[Numpy-discussion] Find the N maximum values and corresponding indexes in an array

Wed Dec 2 21:05:02 EST 2009

On Wed, Dec 2, 2009 at 5:52 PM, Anne Archibald
<peridot.faceted at gmail.com> wrote:
> 2009/12/2 Keith Goodman <kwgoodman at gmail.com>:
>> On Wed, Dec 2, 2009 at 5:27 PM, Anne Archibald
>> <peridot.faceted at gmail.com> wrote:
>>> 2009/12/2 Keith Goodman <kwgoodman at gmail.com>:
>>>> On Wed, Dec 2, 2009 at 5:09 PM, Neal Becker <ndbecker2 at gmail.com> wrote:
>>>>> David Warde-Farley wrote:
>>>>>
>>>>>> On 2-Dec-09, at 6:55 PM, Howard Chong wrote:
>>>>>>
>>>>>>> def myFindMaxA(myList):
>>>>>>>    """implement finding maximum value with for loop iteration"""
>>>>>>>    maxIndex=0
>>>>>>>    maxVal=myList[0]
>>>>>>>    for index, item in enumerate(myList):
>>>>>>>        if item[0]>maxVal:
>>>>>>>            maxVal=item[0]
>>>>>>>            maxIndex=index
>>>>>>>    return [maxIndex, maxVal]
>>>>>>>
>>>>>>>
>>>>>>>
>>>>>>> My question is: how can I make the latter version run faster?

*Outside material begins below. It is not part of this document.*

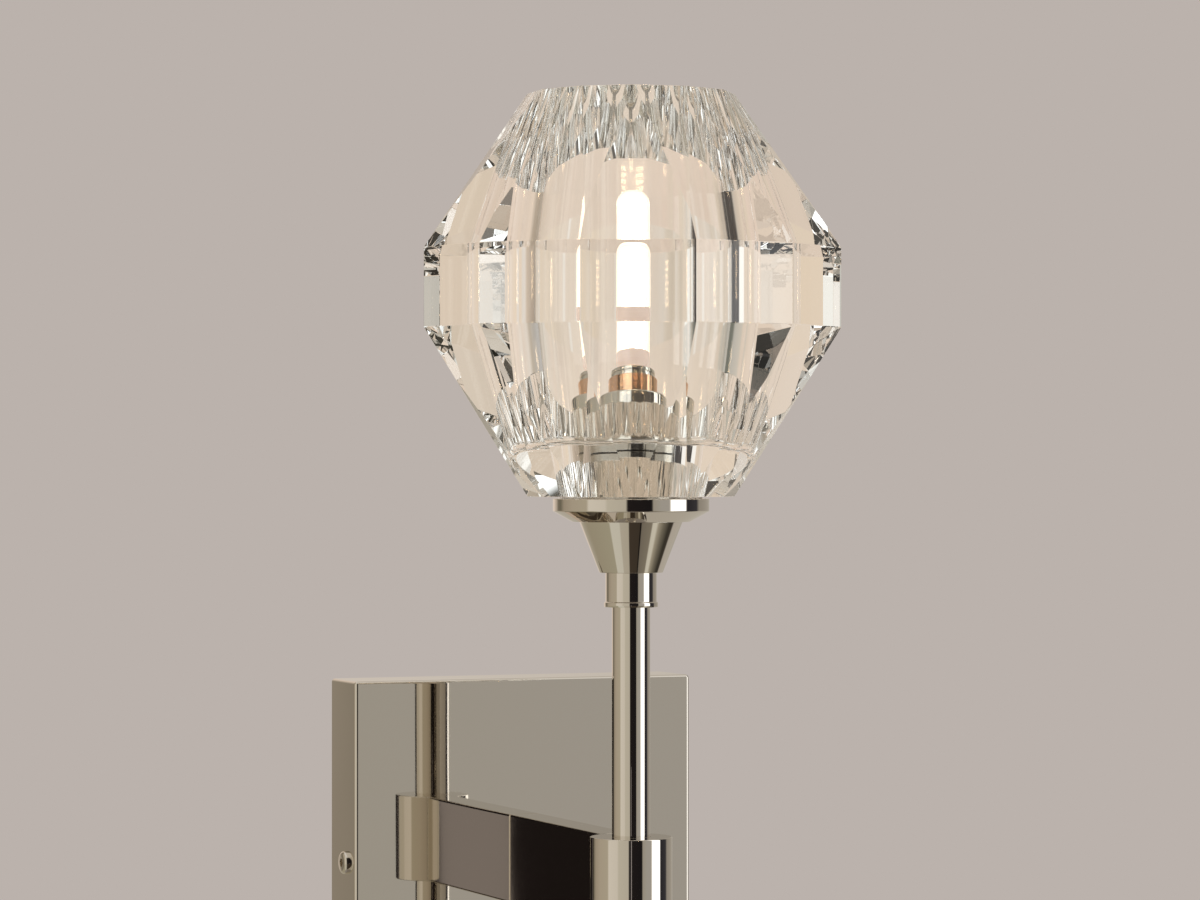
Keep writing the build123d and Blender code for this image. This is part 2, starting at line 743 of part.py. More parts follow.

I
>>>>>>> think the
>>>>>>> answer is that I have to do the iteration in C.
>>>>>>
>>>>>>
>>>>>> def find_biggest_n(myarray, n):
>>>>>> ind = np.argsort(myarray)
>>>>>> return ind[-n:], myarray[ind[-n:]]
>>>>>>
>>>>>> David
>>>>> Not bad, although I wonder whether a partial sort could be faster.
>>>>
>>>> I'm doing a lot of sorting right now. I only need to sort the lowest
>>>> 30% of values in a 1d array (about 250k elements), the rest I don't
>>>> need to sort. How do I do a partial sort?
>>>
>>> Algorithmically, if you're doing a quicksort, you just don't sort one
>>> side of a partition when it's outside the range you want sorted (which
>>> could even be data-dependent, I suppose, as well as
>>> number-of-items-dependent). This is useful for sorting out only the
>>> extreme elements, as well as finding quantiles (and those elements
>>> above/below them). Unfortunately I'm not aware of any implementation,
>>> useful though it might be.
>>
>> Oh, I thought he meant there was a numpy function for partial sorting.
>>
>> What kind of speed up for my problem (sort lower 30% of a 1d array
>> with 250k elements) could I expect if I paid someone to write it in
>> cython? Twice as fast? I'm actually doing x.argsort(), if that
>> matters.
>
> Hard to say exactly, but I'd say at best a factor of two. You can get
> a rough best-case value by doing an argmin followed by an argsort of
> the first 30%.
>
> In reality things will be a bit worse because you won't immediately be
> able to discard the whole rest of the array, and because your argsort
> will be accessing data spread over a larger swath of memory (so worse
> cache performance). But if this doesn't provide a useful speedup, it's
> very unlikely partial sorting will be of any use to you.
>
> Medians and other quantiles, or partitioning tasks, are where it really shines.

Looks delicious:

>> y = np.random.rand(250000)
>> timeit y.argsort()
10 loops, best of 3: 33 ms per loop
>> y3 = np.random.rand(int(250000/3.0))
>> timeit y.argmin(); y3.argsort()
100 loops, best of 3: 10.2 ms per loop

My actual problem is this:

        idx = d.argsort()
        yc = y[idx].cumsum()
        yc = yc[ntops1]
        yc /= ntops

where d is a 1d array of length 250k, ntops is a 30 element 1d array,
and ntop1 = ntops + 1. So I really only need to know the exact order
of 30 elements but I need the right elements, in any order, between
those 30 elements.

So it looks like there is a lot to be gained from a cython
implementation of my specific problem.

Sorry for trying to hijack the thread.